導入研修、配属、キャリアパス、職場におけるコミュニケーション、初期のアサインメント。様々な仕組みが新入社員のどの層にとって、どのような効果をもたらすのか。本研究プロジェクトではこの観点で検証を行っていく。

古屋星斗

(※1)調査は、リクルートワークス研究所(2021)「大手企業新入社会人の就労状況定量調査」。インターネット調査にて、20211115日~20211122日実施。サンプルサイズ 2680。対象:大学・大学院卒、就業年数3年未満、初職・現職が正規雇用者であり従業員数1000人以上の就業者(サンプルサイズ967)。対照群として就業年数4-6年、8-12年、19-21年を同様の条件で聴取している(サンプルサイズ1713)。回収にあたっては、厚生労働省人口動態統計に基づき、居住地割付を行っており、加えて性別ウェイトを用い男女比が正規社員の人口動態と合致するよう集計した。

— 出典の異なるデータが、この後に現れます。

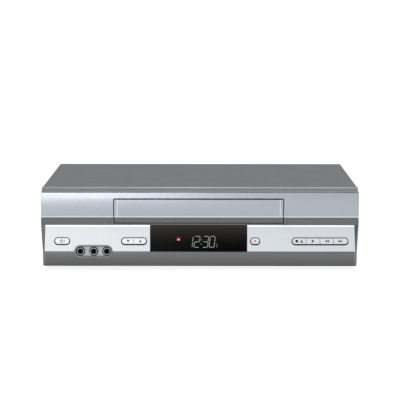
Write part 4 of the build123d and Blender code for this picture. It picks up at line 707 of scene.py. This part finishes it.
# ======== Floor, lights and camera ========
floor_size = 400.0
floor_drop = 0.0001
floor_glow = 0.84
zenith_light = 1.3
horizon_light = 0.6
air_tint = (0.97, 0.985, 1.0, 1)
softboxes = {
    "key_light": dict(
        place=(-0.485, -1.5, 0.385), aim=(-0.485, 0, 0.385), size=(0.83, 0.73), power=8.5,
        tint=(1.0, 0.985, 0.955),
    ),
    "right_light": dict(
        place=(1.6, -0.35, 0.35), aim=(0.15, -0.1, 0.04), size=(0.9, 0.6), power=6.5,
        tint=(0.92, 0.96, 1.0),
    ),
    "left_light": dict(place=(-1.6, -0.35, 0.35), aim=(-0.15, -0.1, 0.04), size=(0.9, 0.6), power=0.8),
    "top_light": dict(place=(0, -0.25, 1.6), aim=(0, -0.1, 0.09), size=(1.6, 0.7), power=9.0),
}


def lay_floor():
    """White floor that gives off enough light to read as plain paper."""
    h = floor_size / 2
    floor = mesh_object("floor", [(-h, -h, 0), (h, -h, 0), (h, h, 0), (-h, h, 0)], [(0, 1, 2, 3)])
    floor.location.z = -floor_drop
    paper = surface("floor", (135, 135, 136), 0.9, mottle=0.01, mottle_scale=3, specular=0.0)
    give_light(paper, (255, 255, 255), floor_glow)
    floor.data.materials.append(paper)


def softbox(name, place, aim, size, power, tint=(1, 1, 1)):
    """Rectangular light at a place, turned to what it aims at."""
    light = bpy.data.lights.new(name, "AREA")
    light.shape = "RECTANGLE"
    light.size, light.size_y = size
    light.energy = power
    light.color = tint
    lamp_object = bpy.data.objects.new(name, light)
    bpy.context.scene.collection.objects.link(lamp_object)
    lamp_object.location = place
    lamp_object.rotation_euler = (Vector(aim) - Vector(place)).to_track_quat("-Z", "Y").to_euler()


def studio_air():
    """Surrounding light, brighter overhead than at the horizon."""
    world = bpy.data.worlds.new("studio")
    world.use_nodes = True
    tree = world.node_tree
    place = tree.nodes.new("ShaderNodeTexCoord")
    split = tree.nodes.new("ShaderNodeSeparateXYZ")
    fade = tree.nodes.new("ShaderNodeMapRange")
    fade.inputs["To Min"].default_value = horizon_light
    fade.inputs["To Max"].default_value = zenith_light
    tree.links.new(place.outputs["Generated"], split.inputs["Vector"])
    tree.links.new(split.outputs["Z"], fade.inputs["Value"])
    tree.links.new(fade.outputs["Result"], tree.nodes["Background"].inputs["Strength"])
    tree.nodes["Background"].inputs["Color"].default_value = air_tint
    bpy.context.scene.world = world


lay_floor()
for light_name, settings in softboxes.items():
    softbox(light_name, **settings)
studio_air()
bpy.context.scene.view_settings.view_transform = "Standard"

camera_data = bpy.data.cameras.new("camera")
camera_data.lens = camera_lens
camera_data.sensor_width = camera_sensor
camera_data.clip_end = camera_reach
camera = bpy.data.objects.new("camera", camera_data)
bpy.context.scene.collection.objects.link(camera)
camera.location = camera_place
heading = Euler((math.radians(90 - camera_pitch), 0, math.radians(camera_yaw))).to_matrix()
camera.rotation_euler = (heading @ Matrix.Rotation(math.radians(camera_roll), 3, "Z")).to_euler()
bpy.context.scene.camera = camera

(※2)「現在のあなたの仕事やキャリアに対する満足感について、もっともあてはまるものを選んでください」という質問において、以下5項目をリッカート尺度5件法(満足している~不満である)によって聴取した結果を、因子分析(最尤法・プロマックス回転)によって分析した尺度のスコア。なお因子分析は全回答者によって実施している。項目は、「自分のキャリアにおいて、これまで成し遂げたこと」「将来の目標に向けた、これまでのキャリアの進み具合」「目標とする将来の収入に向けた、これまでの年収の増え具合」「目標とする仕事や社会的な地位に向けた、これまでの進み具合」「新しい技術・技能を獲得するための、これまでの進み具合」。Spurk, D., Abele, A. E., & Volmer, J. (2011).をリクルートワークス研究所で邦訳して使用した。
(※3)「以下の各質問に対するあなたの現在の考え方について、もっとも近いものを選んでください」という質問において、以下5項目をリッカート尺度5件法(よくあてはまる~全くあてはまらない)によって聴取した結果を、因子分析(最尤法・プロマックス回転)によって分析した尺度のスコア。なお因子分析は全回答者によって実施している。項目は、「仕事は、私に活力を与えてくれる」「仕事内容に満足している」「私の仕事は、私自身をより理解するのに役立っている」「上司、または職場の誰かが、私を個人として気にかけている」「今の仕事では、自分の強みが活かせていると思う」。リクルートワークス研究所が作成した尺度である。